Having heard Dan Savage's reading on NPR on how having a kid enables him now to be able to cruise straight men, I was at first irked at Savage for using a baby as a writing prop. Or, maybe I was just irked because I didn't do it first. Anyway, amidst shopping in Provincetown for baby clothes for my partner's and my own impending adoption, I picked up this book, however begrudgingly. Dan, all is forgiven. "THE KID" is so laugh-out-loud funny, poignant and heartfelt that my only regret is that I didn't read it sooner. If you're gay or straight and even considering adopting, this book should be required reading as Savage bravely sets up to the plate with extreme candor about all of the things over which adopting parents fret endlessly. Not to mention all of the things that fastlane big city boys and circuit queens fret (or should be fretting) over endlessly -- aging, one's purpose in the universe, and what the heck do we do now with our lives other than stand around listening to trance music. My boyfriend thought I was insane while reading the book, one minute laughing hysterically and the next minute weeping uncontrollably. Now that he's reading it, he's doing the same. Even if you're not adopting, buy this book as Savage is the new homo heir to Shirley Jackson's wonderfully funny "Life Among the Savages". Highest recommendation.

BRILLIANT

As an adoptive parent, I can say with absolute certainty that this is the very best, most intelligent, realistic, touching, enjoyable, and hilarious book on adoption I have ever read. Anyone who has adopted, is adopted, or is planning to adopt, whether gay, straight, or in between, should read this book. As a matter of fact, anyone with a brain and a heart should read it. Hurry up and write another book, Mr. Savage.

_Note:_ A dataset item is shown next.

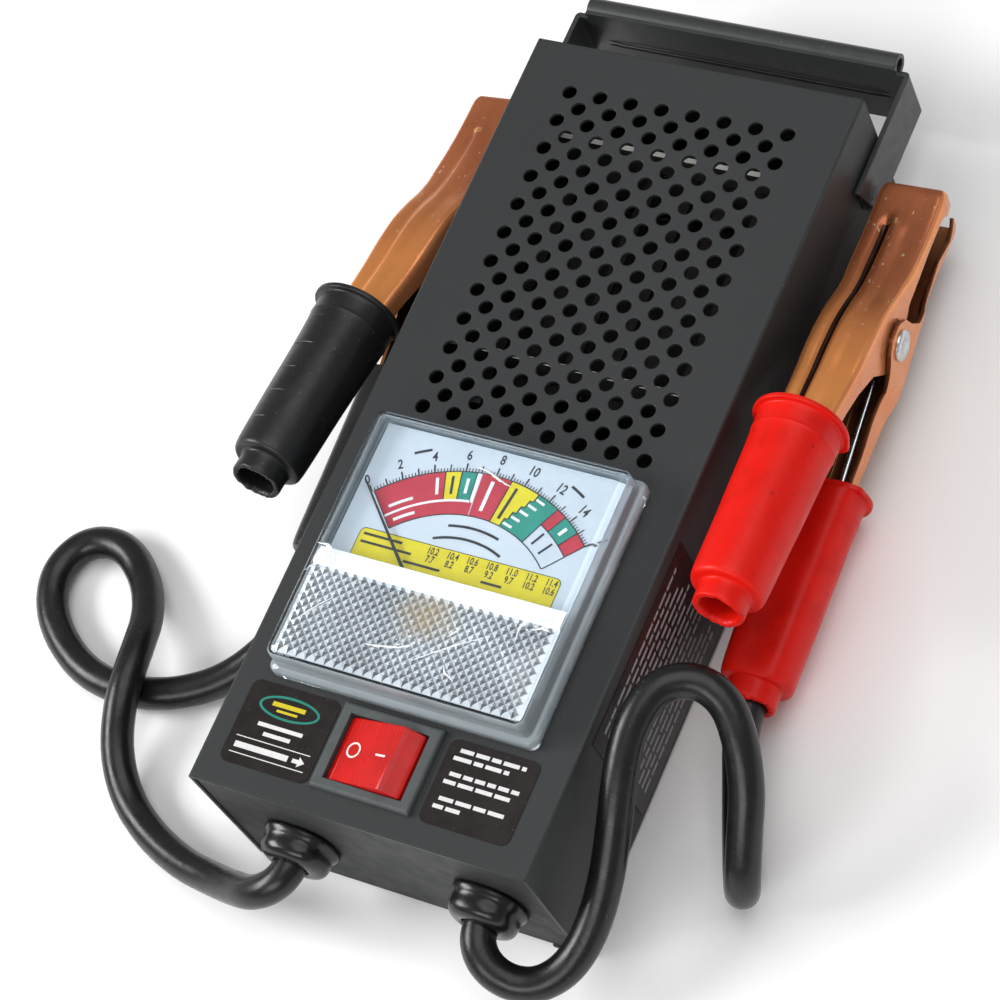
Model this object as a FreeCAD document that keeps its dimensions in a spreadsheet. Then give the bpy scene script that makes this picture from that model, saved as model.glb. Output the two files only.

Raw honesty, emotion, and humor

I was reading this book while on a flight from Seattle when the guy next to me, a Seattle resident, commented that some of his friends in the Seattle gay community think that Dan Savage tends to be too open with his comments on social issues. Perhaps that's true, but it's just that sense of raw honesty that makes this book such a great read -- Savage tells it like it is, from agonizing over giving up a degree of sexual/social freedom to have a kid, his real reasons for wanting to adopt (so he can let himself get fat), to handling poopy diapers, to his concern over his slowness to feel a bond for his son once he was born. Nothing is sugar-coated with false sentimentality -- in fact, a couple of passages made me stop and think, "I can't believe he admitted that!" Especially interesting is the detailed account of the mechanics of open adoption and how they met the birth mother, a teenage street punk, and the relationship Savage and his partner developed with her. An engaging, humorous and touching story, whether you are planning to adopt or not.

Mr Savage, an excellent job af sharing.

I bought this book with some trepidation, but that is why I wanted the book. I wanted to know what it was like to fight for a child against the odds and especially, why a pair of queer men would want to raise a child- and you have shared that with me. Thank you. As a married 24 year old mom I take for granted the privilege of fertility. The emotions invoked in me were rather unexpected, as most parenting/adoption books use extreme sappiness and sentimentality. Instead of making me cry and think, they make me puke and zone out. (How many "This is what God wanted"'s can YOU endure...) but your straightfoward and damn honest writing captivated me, and I cried several times. Especially the wonderful explanation of the choices forced upon infertile couples as opposed to the fertile couples. I sincerly hope you write a followup novel. I think we are all hoping you will, to get a glimpse of living as a queer parent, not to mention the complexity of an open adoption. Kudos to you and Terry. Make sure that in preschool, the teacher has him plant two bean seeds in that little styrofoam cup for Father's day.